Used well, the interim time has a purpose to unify a congregation, in order for the church to confidently call a new pastor in an open-ended commitment to God’s ministry among and ahead of them. UCC materials ritualize this purpose by opening and closing the intentional interim time using liturgy in worship.

As unique as the work is for every church, one contribution of an intentional interim minister is to help leaders attend to excellent communication. A second contribution is to help the church note a clear sense of progress and/or learnings in preparation for a successful search for their next pastor. During the time they work together, the intentional interim minister often requests a transition team named by the church to help lead churchwide activities toward important assessment, learning, reflection, and discovery that will draw this community of faith together and onward.

Work of preparation is done before the church sets a new Scope of Work for the next minister, and before the church commissions a Search Committee to fill that position according to the Local Church Profile. The best clarity of the whole church will later help a small group in the confidential search process, to interview and prayerfully choose one candidate as a match with God’s calling as expressed by the congregation.

When the search committee has made their decision of candidate, and the whole congregation has voted to issue a call to the next minister, the intentional interim minister completes their work with the congregation.

Assessment of the field

A first generation of intentional interim pastors across denominations named this specialization, founding the ecumenical Interim Ministry Network in the 1980s. They observed that pastors serving a congregation after the trauma of a prior pastor’s misconduct would commonly not stay very long. A congregation where a beloved long-time former pastor contributed to, but carried away, much of the church’s identity often did not effectively bond with their next minister. Routine conflict in certain congregations generated cyclical pastoral crisis which also resulted in rapid turnover. Practitioners brought together theory and field expertise, creating training programs for others to avoid the pitfalls of unintentional short-term ministry.

Decades later, Russell Crabtree was critical of interim ministry, citing the difficult experience of congregations amidst leadership change. He conducted quantitative research on congregants in the middle of an interim period. After a pastor’s departure, in the middle of an interim, he found that 20% of congregants experienced a “disturbing” level of anxiety and conflict, an increase from 11% before the pastor’s departure.1 Crabtree’s data did not return to the same churches to measure their experience at the end of an interim, nor specify the type of interim leader serving the church during this time.

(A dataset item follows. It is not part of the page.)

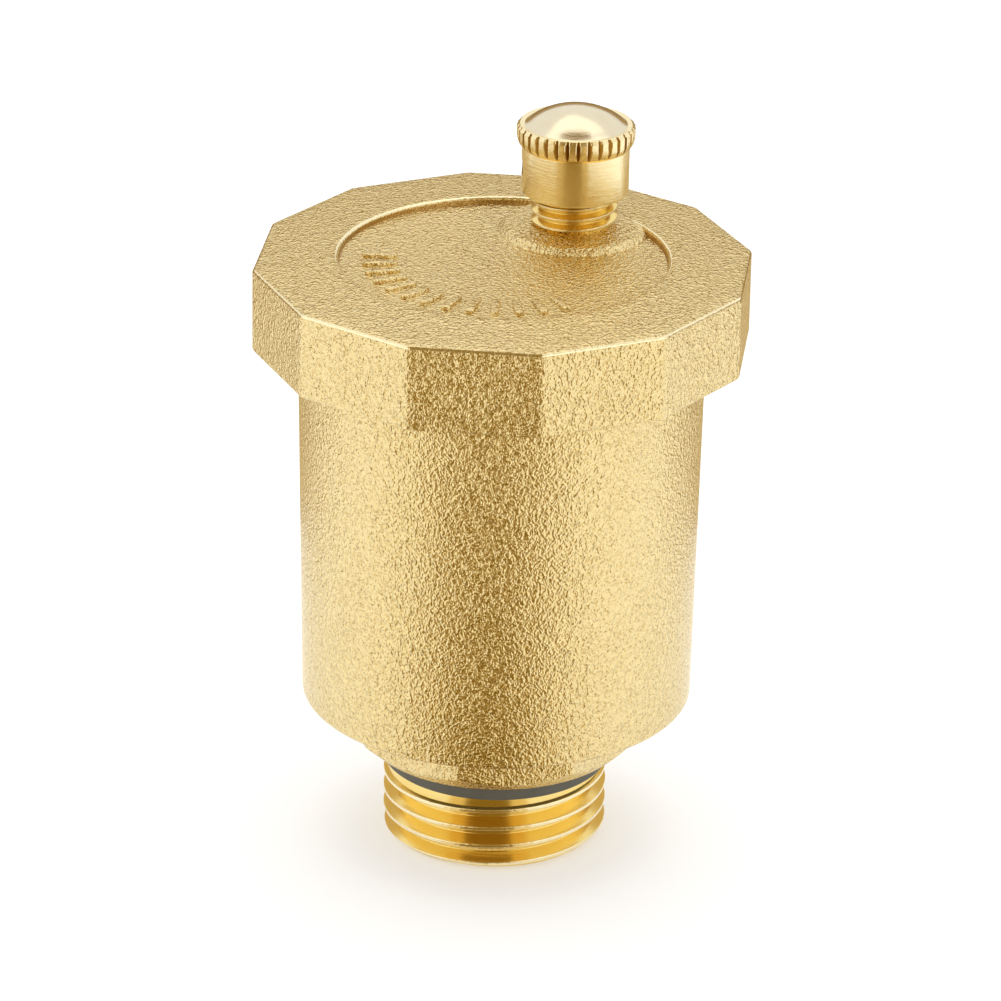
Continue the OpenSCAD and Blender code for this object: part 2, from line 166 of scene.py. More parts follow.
def cast_surface(at):
    """Blasted casting: small dents side by side, each with a thin bright ridge round it."""
    place = at.millimetres()
    wander = at.node(
        "ShaderNodeTexNoise", sockets={"Vector": place, "Scale": 1.9, "Detail": 1.0},
        out="Color",
    )
    shifted = at.node(
        "ShaderNodeVectorMath", {"operation": "MULTIPLY_ADD"},
        {0: wander, 1: (0.9, 0.9, 0.9), 2: place},
    )
    dents = at.dents(shifted, 2.7, 0.25).power(1.7)
    grit = at.noise(place, 4.4, 1.5, 0.55)
    clouds = at.noise(place, 0.16, 2.0, 0.5)
    height = dents * 0.55 + grit * 0.45
    # Where the dents are deepest, the base colour is painted darker as shade, and the roughness
    # is higher.
    deep = height.between(0.36, 0.20)
    pale = clouds.blend((0.85, 0.69, 0.355, 1), (0.83, 0.66, 0.325, 1))
    return at.node("ShaderNodeBsdfPrincipled", sockets={
        "Base Color": (deep * 0.6).blend(pale, (0.62, 0.42, 0.13, 1)),
        "Metallic": 1.0,
        "Roughness": deep * 0.10 + clouds * 0.05 + 0.17,
        "Normal": at.node("ShaderNodeBump", sockets={
            "Height": height, "Strength": 1.0, "Distance": 0.00021}),
    })


def turned_surface(at):
    """Machined brass: bright, with the fine rings that the tool leaves round the axis."""
    place = at.millimetres()
    rings = at.noise(at.stretched(place, (0.15, 0.15, 9.0)), 1.0, 3.0, 0.6)
    stains = at.noise(place, 0.5, 2.0, 0.5)
    return at.node("ShaderNodeBsdfPrincipled", sockets={
        "Base Color": stains.blend((0.95, 0.75, 0.29, 1), (0.92, 0.69, 0.24, 1)),
        "Metallic": 1.0,
        "Roughness": rings * 0.10 + 0.15,
        "Normal": at.node("ShaderNodeBump", sockets={
            "Height": rings, "Strength": 0.5, "Distance": 0.00002}),
    })


def painted_shade_surface(at):
    """Painted shade for the rounding under the drum's foot and the recess's wall: darker and less
    dented.
    """
    place = at.millimetres()
    grit = at.noise(place, 4.4, 1.5, 0.55)
    clouds = at.noise(place, 0.5, 2.0, 0.5)
    return at.node("ShaderNodeBsdfPrincipled", sockets={
        "Base Color": clouds.blend((0.60, 0.41, 0.16, 1), (0.48, 0.31, 0.10, 1)),
        "Metallic": 1.0,
        "Roughness": grit * 0.12 + 0.22,
        "Normal": at.node("ShaderNodeBump", sockets={
            "Height": grit, "Strength": 1.0, "Distance": 0.00009}),
    })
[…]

In contrast, longitudinal research commissioned by the Center for Congregational Health (CCH) was specific to churches going through pastoral change with the support of a trained and intentional interim minister, and their research evaluated the effect on congregations over time. Researcher Lynn Casteel-Harper sampled congregations 2-3 years after the interim was over, once their new settled minister was in place. 91% of respondents agreed with the statement that, “From my perspective, the overall health of the congregation significantly improved during the interim period.” A similar percentage, 90%, agreed with the statement that, “From my perspective, the overall health of the congregation continues to improve since the end of the interim period.”2

Along with opportunity and excitement in a time of change, some degree of stress, uncertainty, emotion, confusion, ambivalence, conflicting roles and values are present. Managing those things well, and leading a community with transparency and trust toward a more creative and participatory place, is the role of a great transitional leader.

Notes on future possibilities

The landscape of ministry is always changing, and further possibilities are emerging for those with transitional expertise.

1. The length of service by an intentional interim minister is not always long. Pastoral change in many churches can be effectively completed in a year, according to intentional interim ministers in an internal study by the Interim Ministries in the Episcopal Church (IMEC). Three-quarters of intentional interim ministers in the survey estimated a quality interim at around 12 months for a “healthy” congregation with an average-length prior pastorate.3

2. Although intentional interim ministry is not the only model for organizational transition through pastoral change, the need for intentional interim ministers is projected to increase in the future. Of all active authorized ministers in the UCC, 54.8% are age 60 and above, a percentage which has been increasing.4 Rates of retirement by parish pastors and corresponding pastoral vacancies are thus predicted to rise.

3. Departure planning and pastoral succession are receiving new attention from retiring pastors utilizing contracted transitional consultants. There might be some time between pastors, no time between pastors, or measured overlap between old and new pastors, depending on circumstances. William Vanderbloemen and Warren Bird include the intentional interim model as one form of effective planned leadership transition in their 2014 review of research on very large churches.Success with all models, they found, depends on a deliberate and clean ending by the prior pastor in their former role.

4. Not all UCC churches are positioned to call another settled pastor after the interim. Sometimes an in-between season leads to other adjustments by a church, including the discernment of life-cycle changes such as endings or beginnings. Following an interim, the specific purpose of a designated term might be named by a church looking into shared or yoked pastoral ministry, merger, other exploration, relocation, or closure.

5. Some conferences of the UCC presently experiment with shared intentional interim ministers serving as a coach to multiple congregations at one time. Alongside a pastor filling a supply role in the church’s worship life, a separate coach can help each church accomplish organizational transitional work, whether that church is positioned for full-time or part-time pastoral leadership. A shared coaching model helps meet a need especially where there is not a critical mass of intentional interim ministers to both provide pastoral ministry and support transitional work in every congregation.

1 J. Russell Crabtree, Transition Apparitions: Why Much of What We Know about Pastoral Transitions Is Wrong (Self-published: Magi Press, 2015), 40.

2 B. Leslie Robinson, Jr., Executive summary of post-intentional interim ministry research, Unpublished report for the Center for Congregational Health, 2006.

3 Ronald D. Pogue, Executive summary of data from survey of Interim Ministers (Episcopal) and Diocesan Transition Officers (Episcopal), Unpublished report for the Interim Ministries in the Episcopal Church, 2015.

4 United Church of Christ, Fall 2017 Statistical Profile, 21, http://www.ucc.org/research_statistics-and-reports, last accessed 12/19/2017

5 William Vanderbloemen and Warren Bird, Next: Pastoral Succession that Works (Grand Rapids, MI: Baker Books, 2014), 134-37.